| Problem details |
Quote exactly and only this range of lines in the data below: the line that holds "at angle a." to the line that holds "if empty is", both included.

| Data |

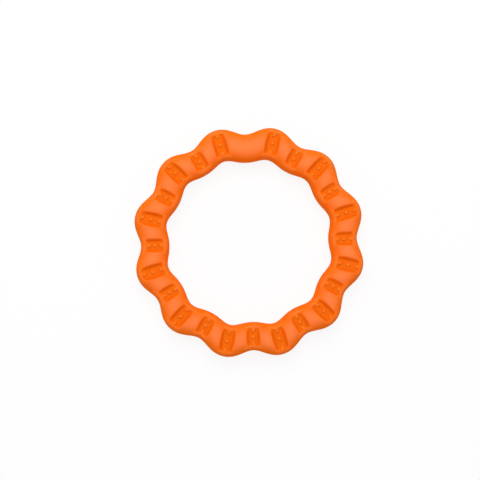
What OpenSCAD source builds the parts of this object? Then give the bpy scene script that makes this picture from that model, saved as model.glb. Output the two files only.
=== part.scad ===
// Wavy rubber chew ring: a round tube that swings out and in twelve times on its
// way round, with a nubbed pocket in the crown of every lobe and neck but one.
// The ring is moulded as two equal halves that meet on the parting plane, z = 0.
// The origin is the middle of the ring on that plane. +Z is up, and the neck
// that has no pockets lies on +Y.

/* [Ring] */
// Diameter over two opposite lobes
ring_d = 150; // [120:1:190]
// How much nearer the middle the outer edge comes at a neck than at a lobe
scallop = 5.65; // [3:0.05:7]
// Width of the tube at a lobe, seen from above
lobe_w = 20.9; // [18:0.1:24]
// Width of the tube at a neck, seen from above
neck_w = 18.3; // [16:0.1:20]
// Height of the tube at a lobe, before its pockets are cut
lobe_h = 20.6; // [19:0.1:23]
// Height of the tube at a neck, before its pockets are cut
neck_h = 19.2; // [18:0.1:20]
// How full the tube is in section: 2 is an ellipse, and more is squarer
fullness = 2.3; // [2:0.1:2.6]
// Number of lobes round the ring
waves = 12; // [10:1:12]

/* [Pockets] */
// Depth of the pocket floors below the crown of a neck: all lie on one level
pocket_depth = 1.75; // [1.4:0.05:2.2]
// Width of a pocket's floor, along the ring
pocket_w = 6; // [5:0.1:8]
// Lean of the pocket walls away from upright, in degrees
pocket_draft = 38; // [10:1:42]
// Radius of the corners of a pocket's floor
corner_r = 0.9; // [0.3:0.1:1.5]
// How far an end wall stands inside the line where the floor would run out
end_land = 0.85; // [0.4:0.05:1.2]

/* [Nubs] */
// Diameter of a nub at the pocket floor
nub_d = 2.7; // [2.4:0.1:3]
// Height of a nub above the pocket floor
nub_h = 1.1; // [0.8:0.05:1.2]
// Distance from the middle of an end nub to the end of the pocket floor
nub_inset = 1.05; // [0.6:0.05:1.3]
// Nubs in the row along a pocket
nubs_in_row = 3; // [2:1:3]

/* [Hidden] */
// How much fuller than a plain wave the outer edge is, as a share of its swing
outer_full_share = 0.084;
// The same for the inner edge, which is drawn in instead
inner_full_share = -0.102;
// Overrun of each cut past the surface that it cuts
over = 1;
// Steps along one wave, and over the crown of one half
wave_steps = 14;
crown_steps = 14;

lobe_outer_r = ring_d / 2;
neck_outer_r = lobe_outer_r - scallop;
lobe_inner_r = lobe_outer_r - lobe_w;
neck_inner_r = neck_outer_r - neck_w;
floor_z = neck_h / 2 - pocket_depth;
// From the floor to past the highest crown
cut_rise = max(lobe_h, neck_h) / 2 - floor_z + over;
cut_flare = cut_rise * tan(pocket_draft);
// A nub is the top of a ball that is sunk in the floor
ball_r = (pow(nub_d / 2, 2) + pow(nub_h, 2)) / (2 * nub_h);
ring_steps = waves * wave_steps;

// A size that swings between a value at the necks and a value at the lobes, at
// angle a from the bare neck.
function swing(a, neck, lobe, full_share = 0) =
    (lobe + neck) / 2 - (lobe - neck) / 2 * cos(waves * a)
    + full_share * (lobe - neck) * pow(sin(waves * a), 2);

function outer_r(a) = swing(a, neck_outer_r, lobe_outer_r, outer_full_share);
function inner_r(a) = swing(a, neck_inner_r, lobe_inner_r, inner_full_share);
function middle_r(a) = (outer_r(a) + inner_r(a)) / 2;
function half_w(a) = (outer_r(a) - inner_r(a)) / 2;
function crown_z(a) = swing(a, neck_h, lobe_h) / 2;

// Turns the sine or cosine of an ellipse into that of a fuller oval.
function full(wave) = sign(wave) * pow(abs(wave), 2 / fullness);

// A level floor would run out where the round crown has come down to it. The
// pocket ends before that, so a low wall closes it at both ends.
function floor_length(a) =
    2 * (half_w(a) * pow(1 - pow(floor_z / crown_z(a), fullness), 1 / fullness) - end_land);

// Point of the skin at angle a round the ring and angle b over the crown.
function skin_point(a, b) =
    let (r = middle_r(a) + half_w(a) * full(cos(b)))
    [r * sin(a), r * cos(a), crown_z(a) * full(sin(b))];

// Upper half of the tube without its pockets, flat on the parting plane.
module half_tube() {
    columns = crown_steps + 1;
    function at(i, j) = (i % ring_steps) * columns + j % columns;
    points = [
        for (i = [0:ring_steps - 1], j = [0:crown_steps])
            skin_point(360 * i / ring_steps, 180 * j / crown_steps)
    ];
    faces = [
        for (i = [0:ring_steps - 1], j = [0:crown_steps])
            each [
                [at(i, j), at(i + 1, j), at(i + 1, j + 1)],
                [at(i, j), at(i + 1, j + 1), at(i, j + 1)]
            ]
    ];
    polyhedron(points, faces, convexity = 4);
}

// A bar with a floor of w by l whose two long sides lean out as they rise.
module leaning_bar(w, l) {
    rotate([90, 0, 0])
        linear_extrude(height = l, center = true)
            polygon([
                [-w / 2, 0],
                [w / 2, 0],
                [w / 2 + cut_flare, cut_rise],
                [-w / 2 - cut_flare, cut_rise]
            ]);
}

// What a pocket with a floor of length l takes out of the crown.
module pocket_cut(l) {
    w_in = pocket_w - 2 * corner_r;
    l_in = l - 2 * corner_r;
    leaning_bar(pocket_w, l_in);
    rotate([0, 0, 90])
        leaning_bar(l, w_in);
    for (x = [-w_in / 2, w_in / 2], y = [-l_in / 2, l_in / 2])
        translate([x, y, 0])
            cylinder(h = cut_rise, r1 = corner_r, r2 = corner_r + cut_flare, $fn = 32);
}

// The row of domed nubs along a pocket floor of length l.
module nub_row(l) {
    row_l = l - 2 * nub_inset;
    for (i = [0:nubs_in_row - 1])
        translate([0, row_l * (i / (nubs_in_row - 1) - 1 / 2), nub_h - ball_r])
            sphere(r = ball_r, $fn = 32);
}

// Angles of the lobes and necks that have a pocket: all but the bare neck.
function pocket_angles() = [for (i = [1:2 * waves - 1]) i * 180 / waves];

// Puts its children on the pocket floor at angle a.
module on_floor(a) {
    rotate([0, 0, -a])
        translate([0, middle_r(a), floor_z])
            children();
}

module upper_half() {
    color("darkorange") {
        difference() {
            half_tube();
            for (a = pocket_angles())
                on_floor(a)
                    pocket_cut(floor_length(a));
        }
        for (a = pocket_angles())
            on_floor(a)
                nub_row(floor_length(a));
    }
}

module lower_half() {
    mirror([0, 0, 1])
        upper_half();
}

upper_half();
lower_half();
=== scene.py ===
# %% [markdown]
# # A wavy rubber chew ring
#
# The real thing is a ring of solid orange rubber for a dog to chew and tug. Its
# tube swings out into twelve lobes and in again at twelve necks. The crown of
# each lobe and neck has a shallow pocket across it with three small domed nubs.
# One neck has none.
#
# The whole surface follows a rule, so Geometry Nodes make it: one tree makes the
# skin of a half from a flat grid, and another stands the nubs on it. The packed
# model that is loaded first holds the same ring as plain solids, and every piece
# made here stays within its box.

# %% Load the frame
import math
from types import SimpleNamespace

import bpy
from mathutils import Matrix, Vector


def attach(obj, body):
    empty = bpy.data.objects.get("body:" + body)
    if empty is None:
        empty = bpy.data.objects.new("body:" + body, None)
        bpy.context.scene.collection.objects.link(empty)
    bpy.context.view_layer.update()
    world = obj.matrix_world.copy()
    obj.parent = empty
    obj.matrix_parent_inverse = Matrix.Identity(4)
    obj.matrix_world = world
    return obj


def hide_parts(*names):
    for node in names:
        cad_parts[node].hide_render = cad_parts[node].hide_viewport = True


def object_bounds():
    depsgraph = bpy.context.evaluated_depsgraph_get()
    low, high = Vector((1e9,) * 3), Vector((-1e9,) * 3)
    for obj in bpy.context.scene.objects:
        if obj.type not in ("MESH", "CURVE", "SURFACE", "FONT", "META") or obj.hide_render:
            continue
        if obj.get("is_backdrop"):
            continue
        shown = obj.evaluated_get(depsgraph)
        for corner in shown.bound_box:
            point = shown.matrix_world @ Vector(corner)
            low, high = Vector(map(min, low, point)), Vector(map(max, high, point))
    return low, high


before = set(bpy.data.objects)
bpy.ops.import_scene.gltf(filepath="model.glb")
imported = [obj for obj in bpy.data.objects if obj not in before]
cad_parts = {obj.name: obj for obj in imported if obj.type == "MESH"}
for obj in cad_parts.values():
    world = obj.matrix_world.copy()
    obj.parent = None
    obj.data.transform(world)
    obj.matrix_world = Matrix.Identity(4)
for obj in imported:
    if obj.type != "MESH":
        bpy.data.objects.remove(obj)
cad_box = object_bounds()
print("nodes:", sorted(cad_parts))

# %% [markdown]
# ## The sizes of the ring
#
# A mould maker would draw this ring from a handful of sizes: how far it is across
# the lobes, how far the edge comes in at a neck, how wide and high the tube is at
# both, and how a pocket and its nubs are cut. Each one has a name here, in metres,
# and goes into the node trees as a named input, so it is changed in one place. A
# pair such as "Tongue from" and "Tongue to" says between which distances something
# fades away.

# %% Sizes in metres
MM = 0.001
WAVES = 12
SIZES = {
    "Ring diameter": 150.0 * MM,
    "Scallop": 5.65 * MM,
    "Lobe width": 20.9 * MM,
    "Neck width": 18.3 * MM,
    "Lobe height": 20.6 * MM,
    "Neck height": 19.2 * MM,
    "Shoulder from": 2.5 * MM,
    "Shoulder to": 7.0 * MM,
    "Skin inset": 0.1 * MM,
    "Bead": 0.03 * MM,
    "Bead reach": 0.3 * MM,
    "Pocket depth": 1.75 * MM,
    "Pocket floor": 4.2 * MM,
    "Wall round": 2.1 * MM,
    "End land": 0.85 * MM,
    "Wall setback": 0.85 * MM,
    "End flare": 2.0 * MM,
    "Tongue": 1.0 * MM,
    "Tongue from": 0.33 * MM,
    "Tongue to": 1.87 * MM,
    "Lip height": 0.4 * MM,
    "Lip rise": 1.5 * MM,
    "Lip low": 3.0 * MM,
    "Lip high": 7.5 * MM,
    "Lip side from": 3.0 * MM,
    "Lip side to": 8.0 * MM,
    "Rim from": 4.0 * MM,
    "Rim to": 8.5 * MM,
    "Nub diameter": 2.7 * MM,
    "Nub height": 1.1 * MM,
    "Nub inset": 1.05 * MM,
    "Fillet height": 0.2 * MM,
    "Fillet from": 1.08 * MM,
    "Fillet to": 2.3 * MM,
}
POCKETS = 2 * WAVES
POCKET_ANGLE = math.tau / POCKETS
print(f"the tube is {SIZES['Lobe width'] / SIZES['Ring diameter']:.3f} of the ring's diameter")
print(f"a pocket every {math.degrees(POCKET_ANGLE):.0f} degrees")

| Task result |
// Puts its children on the pocket floor at angle a.
module on_floor(a) {
    rotate([0, 0, -a])
        translate([0, middle_r(a), floor_z])
            children();
}

module upper_half() {
    color("darkorange") {
        difference() {
            half_tube();
            for (a = pocket_angles())
                on_floor(a)
                    pocket_cut(floor_length(a));
        }
        for (a = pocket_angles())
            on_floor(a)
                nub_row(floor_length(a));
    }
}

module lower_half() {
    mirror([0, 0, 1])
        upper_half();
}

upper_half();
lower_half();
=== scene.py ===
# %% [markdown]
# # A wavy rubber chew ring
#
# The real thing is a ring of solid orange rubber for a dog to chew and tug. Its
# tube swings out into twelve lobes and in again at twelve necks. The crown of
# each lobe and neck has a shallow pocket across it with three small domed nubs.
# One neck has none.
#
# The whole surface follows a rule, so Geometry Nodes make it: one tree makes the
# skin of a half from a flat grid, and another stands the nubs on it. The packed
# model that is loaded first holds the same ring as plain solids, and every piece
# made here stays within its box.

# %% Load the frame
import math
from types import SimpleNamespace

import bpy
from mathutils import Matrix, Vector


def attach(obj, body):
    empty = bpy.data.objects.get("body:" + body)
    if empty is None:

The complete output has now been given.